3. Southern California Edison Company is granted authority to eliminate the Automated Meter Infrastructure Balancing Account ratemaking mechanism from its tariffs.
4. Southern California Edison Company may seek cost recovery of the $5,160,000 contained in the Market Redesign and Technology Upgrade Memorandum Account in its Energy Resource Recovery Account Review Application for the 2009 Record Period.
5. The Division of Ratepayer Advocates' request that there be a consolidated proceeding for Market Redesign and Technology Upgrade costs is denied.
6. Southern California Edison Company shall seek appropriate disposition of the Department of Energy Litigation Memorandum Account once all costs and proceeds are known. Such request can be made either through a future Energy Resource Recovery Account Review proceeding or separate application.
7. The Division of Ratepayer Advocates' request that there be a consolidated proceeding for review of non-Energy Resource Recovery Accounts is denied.
8. Southern California Edison Company's Audit Service Department shall audit the Energy Resource Recovery Account balancing account at least once every three years.
9. Application 09-04-002 is closed.
This order is effective today.
Dated July 29, 2010, at San Francisco, California.
MICHAEL R. PEEVEY
President
DIAN M. GRUENEICH
JOHN A. BOHN
TIMOTHY ALAN SIMON
NANCY E. RYAN
Commissioners
APPENDIX
The Commission Process for Review and Approval of the Forecast ERRA Revenue Requirement and the Recorded Procurement Costs
The Commission has established the following processes for review and approval of a utility's forecasted fuel and purchased power expenses for the purpose of setting rates:
· ERRA Forecast Proceeding: The utility submits a forecast of its procurement expenses for the following year to the Commission for review and approval. The utility's forecast is based on its best estimate of such factors as its projected sales and load, natural gas and power prices, etc., during the forecast year. The adopted forecast value is used to establish procurement17 related rates, but it does not determine which procurement-related costs are eligible for cost recovery. Actual fuel and purchased power costs must be reviewed by the Commission and found eligible for cost recovery.
· ERRA Trigger Mechanism: ERRA Trigger applications are a Commission-mandated vehicle to ensure that utility ERRA balancing account balances (i.e., the differences between revenues and actual costs incurred - or over- and under-collections) do not reach excessive levels. In a trigger application, the utility requests Commission approval either to increase or decrease rates in order to reduce a large difference in the balancing account between revenues and recorded costs. This "trigger" application is to include a projected account balance 60 days or more from the date of filing, depending upon when the balance will reach the Commission established five percent threshold. The trigger application is to propose an amortization period of not less than 90 days to ensure timely recovery (or refund) of the projected ERRA balance.
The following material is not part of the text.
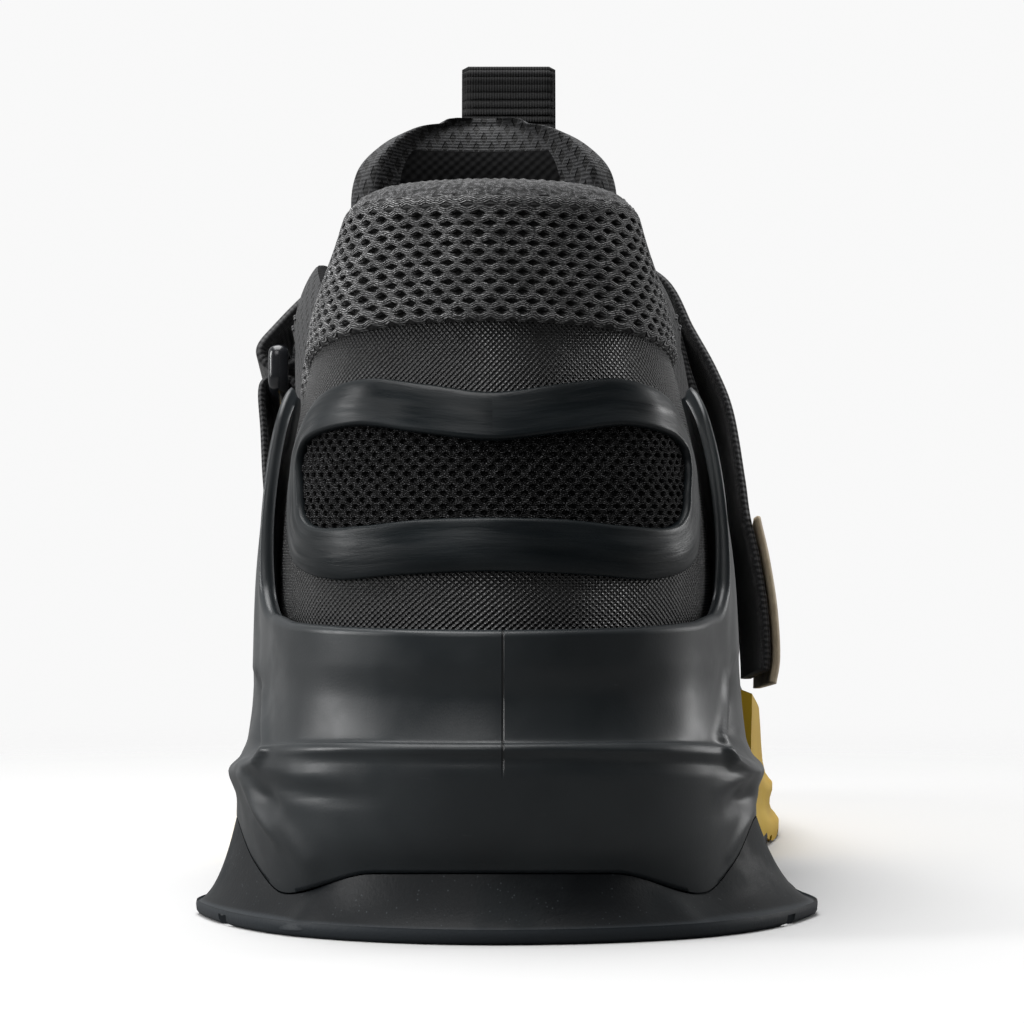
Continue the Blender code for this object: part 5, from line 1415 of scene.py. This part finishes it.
def makeStrap():
    user = strapUser
    perRow, columns = user["perRow"], user["columns"]
    grid = bandGrid(strapPath, (len(strapPath) - 1) * perRow + 1, columns)
    band = grid[:-user["bareEnd"]]
    mesh = slabMesh("instep_strap", band, user["thick"], edge=0.05)
    # webbing on the first layer, napped tape on the face that turns inwards after the ring
    kinds = np.zeros((len(band) - 1, 2 * columns), np.int32)
    kinds[user["turnRow"] * perRow:, :columns] = 1
    paint(mesh, kinds, (0, 0))
    finish("instep_strap", mesh, [cloths["webbing"], cloths["nap"]], replaces=["strap"])
    shift = 0.5 * user["thick"] + 1.5 * last["gap"] + 0.5 * user["webbing"]
    mesh = slabMesh("strap_tip", grid[-(user["tabRows"] - 1) * perRow:], user["webbing"], shift, edge=0.06)
    finish("strap_tip", mesh, [cloths["tan"]], replaces=["strap_end_tab"])
    mesh = slabMesh("ring_keeper", bandGrid(holderPath, 121, columns), user["webbing"], edge=0.05)
    finish("ring_keeper", mesh, [cloths["webbing"]], replaces=["ring_tab"])


def ringPlace():
    # in the fold of the strap and above the fold of its webbing: across, up and its fall to the front
    fold = 12 + int(np.argmin(strapPath[12:19, 1]))
    held = int(np.argmax(holderPath[:, 1]))
    rear = 0.5 * last["instepHeight"] * (strapPath[fold, 1] + holderPath[held, 1])
    front = 0.5 * last["instepHeight"] * (strapPath[fold, 3] + holderPath[held, 3])
    return 0.5 * last["ballWidth"] * strapPath[fold, 0], 0.5 * (rear + front), rear - front


def signedPower(value, power):
    return math.copysign(abs(value) ** power, value)


def makeRing():
    user = strapUser
    ringOut, ringUp, ringFall = ringPlace()
    halfLong = 0.5 * user["width"] + 2 * last["gap"] + user["ringBar"]
    halfHigh = 0.5 * (user["ringOpening"] + user["ringBar"])
    square, corners = user["ringSquare"], user["ringCorners"]
    rings = []
    for step in range(user["ringSteps"]):
        turn = 2 * math.pi * step / user["ringSteps"]
        c, s = math.cos(turn), math.sin(turn)
        cosine, sine = signedPower(c, square), signedPower(s, square)
        outY, outZ = signedPower(c, 2 - square) / halfLong, signedPower(s, 2 - square) / halfHigh
        size = math.hypot(outY, outZ)
        ring = []
        for corner in range(corners):
            angle = 2 * math.pi * (corner + 0.5) / corners
            reach = 0.5 * user["ringBar"] * math.cos(angle)
            ahead = halfLong * cosine + reach * outY / size
            up = halfHigh * sine + reach * outZ / size - ringFall * ahead / user["width"]
            ring.append((0.5 * user["ringDepth"] * math.sin(angle) + ringOut,
                         user["ahead"] + 0.5 * user["width"] + ahead, ringUp + up))
        rings.append(ring)
    mesh = gridMesh("strap_loop", np.array(rings), closedAlong=True)
    return finish("strap_loop", mesh, [cloths["gloss"]], replaces=["strap_ring"])


makeStrap()
makeRing()

# lace: two strands that cross over the tongue and dip through the eyelets
laceUser = {"width": 0.0052, "thick": 0.0012, "arch": 0.0016, "dip": 0.0034, "rings": 620, "columns": 12,
            "squeeze": 0.38}


def laceStrand(firstSide):
    user = laceUser
    knots, side = [], firstSide
    for row, nextRow in zip(eyeletRows, eyeletRows[1:]):
        start, startOut = eyeletPlace(row, side)
        end, endOut = eyeletPlace(nextRow, -side)
        knots.append(start - user["dip"] * startOut)
        knots.append(start + 0.0006 * startOut)
        for share in (0.14, 0.32, 0.5, 0.68, 0.86):
            swell = user["arch"] * (1 - (2 * share - 1) ** 6)
            swell += 0.0010 * firstSide * math.cos(math.pi * share) * side
            knots.append(start + share * (end - start) + np.array((0, 0, swell + 0.0010)))
        knots.append(end + 0.0006 * endOut)
        knots.append(end - user["dip"] * endOut)
        knots.append(knots[-1] + np.array((side * 0.0012, -0.5 * (end - start)[1] * 0.2, -0.0006)))
        side = -side
    return np.array(knots)


def makeLace():
    user = laceUser
    shape = bmesh.new()
    for firstSide in (-1, 1):
        path = catmull(laceStrand(firstSide), user["rings"])
        ways = unit(np.gradient(path, axis=0))
        flat = unit(np.cross(ways, np.array((0, 0, 1.0))))
        up = np.cross(flat, ways)
        turns = np.linspace(0, 2 * math.pi, user["columns"], endpoint=False)
        wide, thick = 0.5 * user["width"], 0.5 * user["thick"]
        narrow = np.ones(len(path))
        for row in eyeletRows:
            for side in (-1, 1):
                place, _ = eyeletPlace(row, side)
                away = ease((np.linalg.norm(path - place, axis=1) - 0.001) / 0.004)
                narrow = np.minimum(narrow, 0.62 + user["squeeze"] * away)
        rings = np.array([path + (wide * narrow * math.cos(turn))[:, None] * flat
                          + thick * math.sin(turn) * up for turn in turns]).transpose(1, 0, 2)
        run = arcLength(path, 0)
        girth = np.linspace(0, 0.011, user["columns"] + 1)
        uv = np.stack(np.meshgrid(run, girth, indexing="ij"), axis=-1)
        strand = gridMesh("strand", rings, uv=uv, capEnds=True)
        shape.from_mesh(strand)
        bpy.data.meshes.remove(strand)
    return finish("lacing", meshOf(shape, "lacing"), [cloths["lace"]], replaces=["lace"])


makeLace()

# stitches: one small lump of thread, set along the seams by Geometry Nodes
stitchUser = {"Pitch": 0.0027, "Length": 0.0020, "Width": 0.00060, "Height": 0.00050, "Seed": 4}
# first and last row, share up the wall at both, lift off the wall, both sides of the shoe
seamLines = ((4.9, 12.4, 0.790, 0.790, 0.0001), (4.9, 12.4, 0.820, 0.820, 0.0001),
             (3.62, 3.62, 0.46, 0.78, 0.0002))
guidePoints = 160


def makeThread():
    web = Web("sewingThread", (0.030, 0.030, 0.032), 0.60, Sheen_Weight=0.1)
    fibres = web.noise(web.place(), 3000.0, 2.0)
    web.colour(web.between(fibres, 0.35, 0.65), (0.008, 0.008, 0.009), (0.060, 0.060, 0.063))
    return web.material


def stitchTree():
    tree = bpy.data.node_groups.new("stitchRow", "GeometryNodeTree")
    face = tree.interface
    face.new_socket("Geometry", in_out="INPUT", socket_type="NodeSocketGeometry")
    for name in ("Pitch", "Length", "Width", "Height"):
        face.new_socket(name, in_out="INPUT", socket_type="NodeSocketFloat").default_value = stitchUser[name]
    face.new_socket("Seed", in_out="INPUT", socket_type="NodeSocketInt").default_value = stitchUser["Seed"]
    face.new_socket("Thread", in_out="INPUT", socket_type="NodeSocketMaterial")
    face.new_socket("Geometry", in_out="OUTPUT", socket_type="NodeSocketGeometry")

    def add(kind, inputs=(), **settings):
        return addNode(tree, kind, inputs, **settings).outputs

    given = add("NodeGroupInput")
    curve = add("GeometryNodeMeshToCurve", {"Mesh": given["Geometry"]})[0]
    row = add("GeometryNodeResampleCurve", {"Curve": curve, "Length": given["Pitch"]}, mode="LENGTH")[0]
    tangent = add("GeometryNodeInputTangent")[0]
    out = add("GeometryNodeInputNamedAttribute", {"Name": "out"}, data_type="FLOAT_VECTOR")["Attribute"]
    turned = add("FunctionNodeAlignRotationToVector", {"Vector": tangent}, axis="X")[0]
    turned = add("FunctionNodeAlignRotationToVector", {"Rotation": turned, "Vector": out}, axis="Z",
                 pivot_axis="X")[0]
    lump = add("GeometryNodeMeshUVSphere", {"Segments": 8, "Rings": 5, "Radius": 0.5})["Mesh"]
    vary = add("FunctionNodeRandomValue", {2: 0.90, 3: 1.08, "Seed": given["Seed"]}, data_type="FLOAT")[1]
    length = add("ShaderNodeMath", {0: given["Length"], 1: vary}, operation="MULTIPLY")[0]
    size = add("ShaderNodeCombineXYZ", {"X": length, "Y": given["Width"], "Z": given["Height"]})[0]
    sewn = add("GeometryNodeInstanceOnPoints", {"Points": row, "Instance": lump, "Rotation": turned,
                                                "Scale": size})[0]
    sewn = add("GeometryNodeRealizeInstances", {"Geometry": sewn})[0]
    sewn = add("GeometryNodeSetMaterial", {"Geometry": sewn, "Material": given["Thread"]})[0]
    add("NodeGroupOutput", {"Geometry": sewn})
    return tree


def seamGuide():
    # fine polylines along the seams, each point with its direction out of the wall
    spots, outs, edges = [], [], []
    for rowA, rowB, shareA, shareB, lift in seamLines:
        for side in (1, -1):
            rows = np.linspace(rowA, rowB, guidePoints)
            u = rows if side > 0 else loopRows - rows
            v = np.linspace(shareA, shareB, guidePoints)
            normals = skinNormal(u, v)
            relief = upperRelief(u, v)[:, None]
            line = skin(u, v) + (relief + lift) * normals
            line[:, 1] -= last["heelSeat"]
            edges += [(len(spots) + k, len(spots) + k + 1) for k in range(len(line) - 1)]
            spots += line.tolist()
            outs += normals.tolist()
    mesh = bpy.data.meshes.new("seam_guide")
    mesh.from_pydata(spots, edges, [])
    ways = mesh.attributes.new("out", "FLOAT_VECTOR", "POINT")
    ways.data.foreach_set("vector", np.array(outs, np.float32).reshape(-1))
    return mesh


def makeStitches():
    thread = makeThread()
    guide = bpy.data.objects.new("seam_guide", seamGuide())
    scene.collection.objects.link(guide)
    rows = guide.modifiers.new("stitches", "NODES")
    rows.node_group = stitchTree()
    for item in rows.node_group.interface.items_tree:
        if item.item_type == "SOCKET" and item.in_out == "INPUT" and item.name != "Geometry":
            rows[item.identifier] = thread if item.name == "Thread" else stitchUser[item.name]
    seen = guide.evaluated_get(bpy.context.evaluated_depsgraph_get())
    mesh = bpy.data.meshes.new_from_object(seen)
    guide.modifiers.clear()
    bpy.data.objects.remove(guide)
    mesh.materials.clear()
    return finish("seam_stitches", mesh, [thread])


makeStitches()

# floor, light and camera
stageUser = {"floorTone": 0.665, "bounceTone": 0.20, "backTone": 0.945, "clearFrom": 0.12, "clearTo": 0.50,
             "floorReach": 4.0, "clearAhead": 0.08, "skyFront": 0.06, "skyBack": 0.55, "skyLeft": 1.25,
             "skyRight": 0.60}
# name, place, target, size, power
softboxes = (
    ("top_softbox", (-0.12, 0.06, 0.85), (0, 0.05, 0.05), (1.0, 0.6), 10.0),
    ("left_softbox", (-0.88, -0.14, 0.32), (0, 0.03, 0.06), (0.30, 0.5), 4.9),
    ("fill_softbox", (-0.30, -0.90, 0.60), (0, 0.03, 0.06), (0.50, 0.5), 2.0),
    ("right_softbox", (0.84, 0.42, 0.28), (0, 0.03, 0.06), (0.22, 0.5), 2.4))
cameraUser = {"sensor": 36.0, "lens": 140.3, "clip": (0.01, 50.0),
              "place": (0.0027, -0.610, 0.062), "pitch": 90}


def makeStage():
    user = stageUser
    floor = bpy.data.meshes.new("studio_floor")
    reach = user["floorReach"]
    corners = [(x * reach, y * reach, 0) for x, y in ((-1, -1), (1, -1), (1, 1), (-1, 1))]
    floor.from_pydata(corners, [], [(0, 1, 2, 3)])
    plane = bpy.data.objects.new("studio_floor", floor)
    scene.collection.objects.link(plane)
    web = Web("paleFloor", (user["floorTone"],) * 3, 0.9, Specular_IOR_Level=0.0)
    seen = web.add("ShaderNodeLightPath").outputs["Is Camera Ray"]
    web.colour(seen, (user["bounceTone"],) * 3, (user["floorTone"],) * 3)
    x, y, _ = web.split(web.place())
    y = web.minus(y, user["clearAhead"])
    away = web.math("SQRT", web.plus(web.times(x, x), web.times(y, y)))
    clear = web.between(away, user["clearFrom"], user["clearTo"])
    see = web.add("ShaderNodeBsdfTransparent")
    blend = web.add("ShaderNodeMixShader", {0: clear, 1: web.shader.outputs[0], 2: see.outputs[0]})
    web.tree.links.new(blend.outputs[0], web.tree.nodes["Material Output"].inputs["Surface"])
    floor.materials.append(web.material)


def makeWorld():
    # the sky is brighter past the toe and on the left; the camera itself sees a plain pale backdrop
    user = stageUser
    world = bpy.data.worlds.new("studio")
    scene.world = world
    world.use_nodes = True
    tree = world.node_tree
    tree.nodes.clear()
    coords = addNode(tree, "ShaderNodeTexCoord").outputs["Generated"]
    x, y, _ = addNode(tree, "ShaderNodeSeparateXYZ", {0: coords}).outputs[:3]
    ahead = ramp(tree, y, -0.7, 0.6, user["skyFront"], user["skyBack"], "SMOOTHSTEP")
    aside = ramp(tree, x, -0.9, 0.9, user["skyLeft"], user["skyRight"], "LINEAR")
    both = addNode(tree, "ShaderNodeMath", {0: ahead, 1: aside}, operation="MULTIPLY").outputs[0]
    seen = addNode(tree, "ShaderNodeLightPath").outputs["Is Camera Ray"]
    white = (1, 1, 1, 1)
    sky, back = (addNode(tree, "ShaderNodeBackground", {"Color": white, "Strength": power}).outputs[0]
                 for power in (both, user["backTone"]))
    mix = addNode(tree, "ShaderNodeMixShader", {0: seen, 1: sky, 2: back}).outputs[0]
    addNode(tree, "ShaderNodeOutputWorld", {"Surface": mix})


def makeLight(name, place, target, size, power):
    lamp = bpy.data.lights.new(name, "AREA")
    lamp.shape = "RECTANGLE"
    lamp.size, lamp.size_y = size
    lamp.energy = power
    light = bpy.data.objects.new(name, lamp)
    scene.collection.objects.link(light)
    light.location = place
    light.rotation_euler = (Vector(target) - Vector(place)).to_track_quat("-Z", "Y").to_euler()


def makeCamera():
    data = bpy.data.cameras.new("camera")
    data.sensor_width = cameraUser["sensor"]
    data.lens = cameraUser["lens"]
    data.clip_start, data.clip_end = cameraUser["clip"]
    camera = bpy.data.objects.new("camera", data)
    scene.collection.objects.link(camera)
    camera.location = cameraUser["place"]
    camera.rotation_euler = (math.radians(cameraUser["pitch"]), 0, 0)
    scene.camera = camera


makeStage()
makeWorld()
for softbox in softboxes:
    makeLight(*softbox)
makeCamera()
scene.view_settings.view_transform = "Standard"
print("stage ready:", len(softboxes), "lights")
The Commission does not review or approve the utilities' actual recorded procurement costs as part of the ERRA Forecast or ERRA Trigger proceedings, because in these proceedings costs are forecasted and, as such, have yet to be incurred by the utilities.
The Commission has established the following processes for the review and approval of recorded utility procurement costs:
· Long-Term Procurement Plan Proceeding: Approximately every two years (subject to change by Commission order), the utility submits a procurement plan to the Commission for its review and approval. The Commission-approved procurement plan establishes the "upfront" standards and criteria that will guide the utility's procurement activities. The utility must execute its transactions in compliance with these approved procurement plan standards and criteria to gain a finding that its procurement-related expenses are eligible for cost recovery, or subject the transactions to traditional after-the-fact reasonableness review. If any transaction does not fit within the Commission-approved procurement authority and the procurement plan standards, the utility must seek the Commission's pre-approval via a separate application.
· Quarterly Compliance Report (QCR) Advice Letter Filings: For each quarter of the year, the utility submits a QCR advice letter detailing all transactions that it executed during the quarter. The Commission's audit team reviews these transactions to determine if they were in compliance with the utility's procurement plan, and forwards its recommendations to the Energy Division for approval. If the Energy Division approves the QCR, the utility's transactions are deemed to be in compliance with the utility's Commission-approved procurement plan and the related procurement costs are deemed recoverable through the ERRA balancing account. On the other hand, if the audit team finds any transaction to be non-compliant with the utility's procurement plan, the utility would need to justify that transaction's reasonableness via a separate application.
· ERRA Review Proceeding: In the ERRA Review proceeding, the Commission conducts the following reviews: (1) a compliance review to determine if the utility's daily energy dispatch decisions and related short-term procurement activities (i.e., daily and hourly spot market transactions) were consistent with the least cost dispatch principles set forth in Standard of Conduct No. 4; (2) an accounting review to determine if the utility accurately recorded the procurement expenses that are eligible to be recovered through the ERRA balancing account; and (3) a reasonableness review to determine if the utility reasonably administered its QF and non-QF contracts, and if the operation of its utility-retained generation units, including maintenance outages, was reasonable.
In the ERRA Review proceeding, the Commission also reviews entries recorded in the ERRA balancing account to ensure that such entries are accurate and consistent with Commission decisions. The recorded year-end ERRA balancing account over- or under-collection (i.e. "true-up") is included in the following forecast year's rate change.